Mid-Penn makes alterations to its winter sports schedule in response to COVID-19 surge
The Mid-Penn Conference took its first steps Tuesday afternoon to alter the winter sports schedule as cases of COVID-19 continue to increase sharply across central Pennsylvania.
The conference announced after a scheduled monthly meeting a series of schedule updates for the upcoming 2020-21 basketball, wrestling and swimming seasons.
The new schedule:
►The first preseason practices and tryouts begin Friday.
►The regular season can begin Dec. 18.
►The first division games can begin Jan. 4.
►Teams are capped at playing no more than 18 regular season competitions, down from 22 for basketball.
►There will be no basketball, swimming or diving conference championships this year.
That means no changes to the preseason start, which keeps the current date set by the PIAA before the school year began. But the regular season is now pushed back one week. The decision to push division games into the new year is also interesting, as typically those games begin within the first week of the season.
"Local school boards still have the final say as to whether their school participates," the Mid-Penn's news release reads. "It is the intent of the MPC to begin the winter sports season on the dates above with each school following their Health & Safety plan. The health and safety of our conference schools, student-athletes, staffs and communities are of the utmost importance."
The PIAA meets Wednesday at 2 p.m. for its monthly meeting. The agenda does not list any action or discussion for winter sports, but the meeting will almost certainly include some discussion. However, executive director Dr. Robert Lombardi has stated repeatedly the PIAA intends to start the season on time despite a spike in cases statewide that dwarfs anything previously seen since the pandemic began in March.
"I think it's great that they are planning on starting on time," Carlisle wrestling head coach Joe Wilson said via text. "The kids need this. I believe schools and coaches will do what is needed for the student-athletes to remain safe and get quality competition."
Big Spring girls' basketball head coach Randy Jones said she sees two sides to this decision. The first is that it gives her more time to work with her team after missing much of the offseason. She said she saw her full team for the first time this year Monday. On the flip side, it is a bummer to lose a handful of games.
"I'll be very thankful for any games that we get," Jones said. If we have to wait until Dec. 18 to play our first game, then that's what we have to do."
But the rise in cases does have Jones worried.
"I feel it's evident that everything around us is not getting better," she said. "Pushing it back, does that help anything? I don't know."
Axing the conference championships could provide added scheduling flexibility for teams vying to make the District 3 playoffs, especially if District 3 shrinks the playoff fields like it did for all fall sports.

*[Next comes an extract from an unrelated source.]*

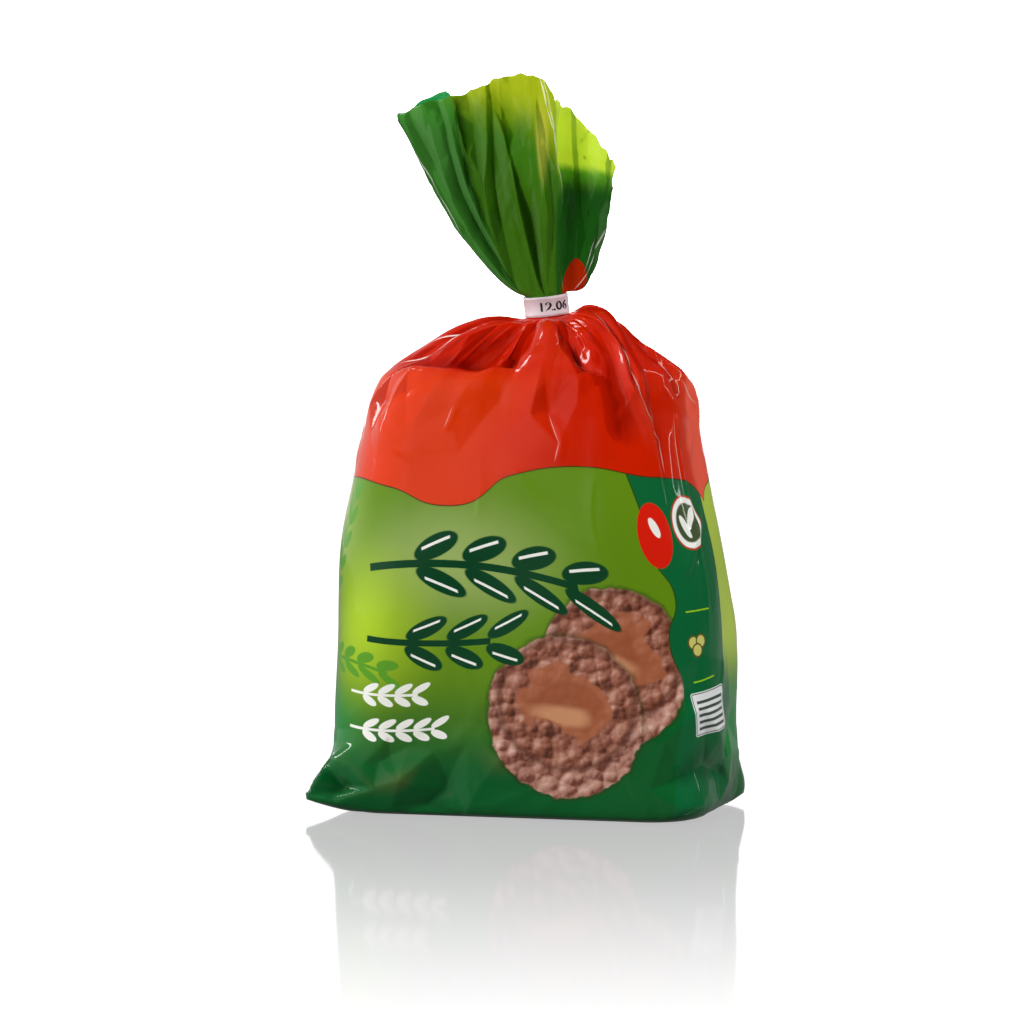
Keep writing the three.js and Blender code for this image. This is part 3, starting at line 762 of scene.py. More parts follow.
def tape_rings():
    """The rings of the tape, which swell where its end lies over its start and sag a little."""
    angle = np.arange(BAND_COLUMNS) / BAND_COLUMNS * 2 * np.pi
    lap = smoothstep(angle, LAP_START - LAP_BLEND, LAP_START + LAP_BLEND)
    lap = lap * (1 - smoothstep(angle, LAP_END - LAP_BLEND, LAP_END + LAP_BLEND))
    sag = 0.12 * np.sin(3 * angle + 0.8) + 0.06 * np.sin(7 * angle)
    rings = []
    for share, height in BAND_SECTION:
        radius = BAND_INNER + share * BAND_THICKNESS + (share > 0.2) * lap * LAP_RISE
        rings.append(on_band(angle, radius, np.full(BAND_COLUMNS, height) + sag * (0.2 < height < 7.6)))
    return np.concatenate(rings)


def build_band(tape, stamp_ink):
    rings = tape_rings()
    faces = (tube_faces(len(BAND_SECTION) + 1, BAND_COLUMNS) % len(rings)).tolist()
    corners, digits = stamp_mesh()
    toward = math.atan2(-ACROSS[0], ACROSS[1])
    around = toward + lerp(STAMP_START, STAMP_END, corners[:, 0])
    height = BAND_HEIGHT / 2 + STAMP_HEIGHT * (corners[:, 1] - 0.5)
    printed = on_band(around, np.full(len(corners), BAND_INNER + FACE * BAND_THICKNESS + STAMP_RISE), height)
    kinds = [0] * len(faces) + [1] * len(digits)
    faces += [[len(rings) + k for k in face] for face in digits]
    make_piece("closure_band", np.concatenate([rings, printed]), faces, "neck_band",
               [tape, stamp_ink], face_material=kinds)


# ---- Shader fields ----

def ink(red, green, blue):
    """A colour given from 0 to 255 as seen, turned into the light that it sends back."""
    seen = np.array([red, green, blue]) / 255
    linear = np.where(seen <= 0.04045, seen / 12.92, ((seen + 0.055) / 1.055) ** 2.4)
    return (*linear.tolist(), 1.0)


def feed(node, inputs):
    """Gives inputs of a node a number, a colour, or the result of a field, a paint or a node."""
    for name, value in inputs.items():
        if isinstance(value, (Field, Paint)):
            value = value.socket
        if isinstance(value, bpy.types.Node):
            value = value.outputs[0]
        if isinstance(value, bpy.types.NodeSocket):
            node.id_data.links.new(value, node.inputs[name])
        else:
            node.inputs[name].default_value = value
    return node


class Field:
    """A number that changes over the surface, built up as nodes of a material."""

    def __init__(self, socket):
        self.tree, self.socket = socket.id_data, socket

    def math(self, operation, *others):
        node = self.tree.nodes.new("ShaderNodeMath")
        node.operation = operation
        feed(node, dict(enumerate((self, *others))))
        return Field(node.outputs[0])

    def __add__(self, other):
        return self.math("ADD", other)

    def __sub__(self, other):
        return self.math("SUBTRACT", other)

    def __mul__(self, other):
        return self.math("MULTIPLY", other)

    def __truediv__(self, other):
        return self.math("DIVIDE", other)

    def abs(self):
        return self.math("ABSOLUTE")

    def over(self, edge, blur):
        """1 where the field is over the edge, 0 where it is under, with a soft change between."""
        node = self.tree.nodes.new("ShaderNodeMapRange")
        node.interpolation_type = "SMOOTHSTEP"
        feed(node, {"Value": self, "From Min": edge - blur, "From Max": edge + blur})
        return Field(node.outputs["Result"])

    def under(self, edge, blur):
        return (self.over(edge, blur) * -1) + 1

    def near(self, middle, reach, blur):
        """1 within reach of a middle value."""
        return (self - middle).abs().under(reach, blur)


def both(first, *masks):
    for mask in masks:
        first = first * mask
    return first


def squares(a, b):
    return a * a + b * b


def along(place, direction):
    """How far a place or a direction reaches along another direction."""
    node = place.id_data.nodes.new("ShaderNodeVectorMath")
    node.operation = "DOT_PRODUCT"
    feed(node, {0: place, 1: direction})
    return Field(node.outputs["Value"])


def texture(kind, x, y, size):
    node = x.tree.nodes.new(kind)
    place = feed(x.tree.nodes.new("ShaderNodeCombineXYZ"), {0: x, 1: y})
    return feed(node, {"Vector": place, "Scale": 1 / size})


def noise(x, y, size, detail=2.0):
    """Cloudy noise from 0 to 1 whose lumps are about that size."""
    return Field(feed(texture("ShaderNodeTexNoise", x, y, size), {"Detail": detail}).outputs["Fac"])


def cells(x, y, size):
    """Distance from the middles of scattered cells of that size."""
    return Field(texture("ShaderNodeTexVoronoi", x, y, size).outputs["Distance"])


def turned(x, y, middle, angle):
    """The place measured from a middle point along axes turned by an angle in degrees."""
    c, s = math.cos(math.radians(angle)), math.sin(math.radians(angle))
    dx, dy = x - middle[0], y - middle[1]
    return dx * c + dy * s, dy * c - dx * s


def oval(x, y, middle, half_width, half_height, angle=0):
    """0 in the middle of an oval and 1 on its edge."""
    a, b = turned(x, y, middle, angle)
    return squares(a / half_width, b / half_height).math("SQRT")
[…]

The PIAA playoffs currently are scheduled to begin March 12 (basketball), March 17 (swimming) and March. 11 (wrestling). District playoffs for those sports typically run from late February to early March, with Mid-Penn championships in early or mid-February.
The structure of winter sports is increasingly under threat, however.
On Tuesday, Philadelphia mayor Jim Kenney announced a county wide shutdown beginning Friday that affects indoor dining, gyms, museums and public and private gatherings. The mandate will last until Jan. 1. Philadelphia County reported more than 5,000 cases in the past week as of Tuesday.
More schools are returning to full-time virtual learning in the county as well. What that means for high school sports in the city is unclear at this time.
West of Philly in Reading, Exeter Township School District is discussing returning to full-time virtual learning from Dec. 1 to Jan. 15 and subsequently pausing all athletic and extracurricular activities for the same amount of time. The board meets Tuesday night.
In recent weeks, multiple regular-season football games in the area were canceled due to coronavirus concerns, including Carlisle's season finale.
Harrisburg School District announced Monday it was postponing the start of winter sports indefinitely, similar to the path the district took for fall sports.
Carlisle Area School District announced last week it is going full remote learning through the end of November for all school buildings in the district due to a recent outbreak of cases. Boiling Springs High School will also be closed to in-person classes until Dec. 1 due to its own outbreak of cases.
"Carlisle will not be able to practice until Dec. 1, unless something changes with the shutdown. I know our athletes will be doing stuff on their own at home to make sure we hit the ground running on Dec. 1."
And a handful of District 3 and PIAA playoff games in all sports have been forfeited due to teams having to shut down activities because of cases on their team or within their school districts.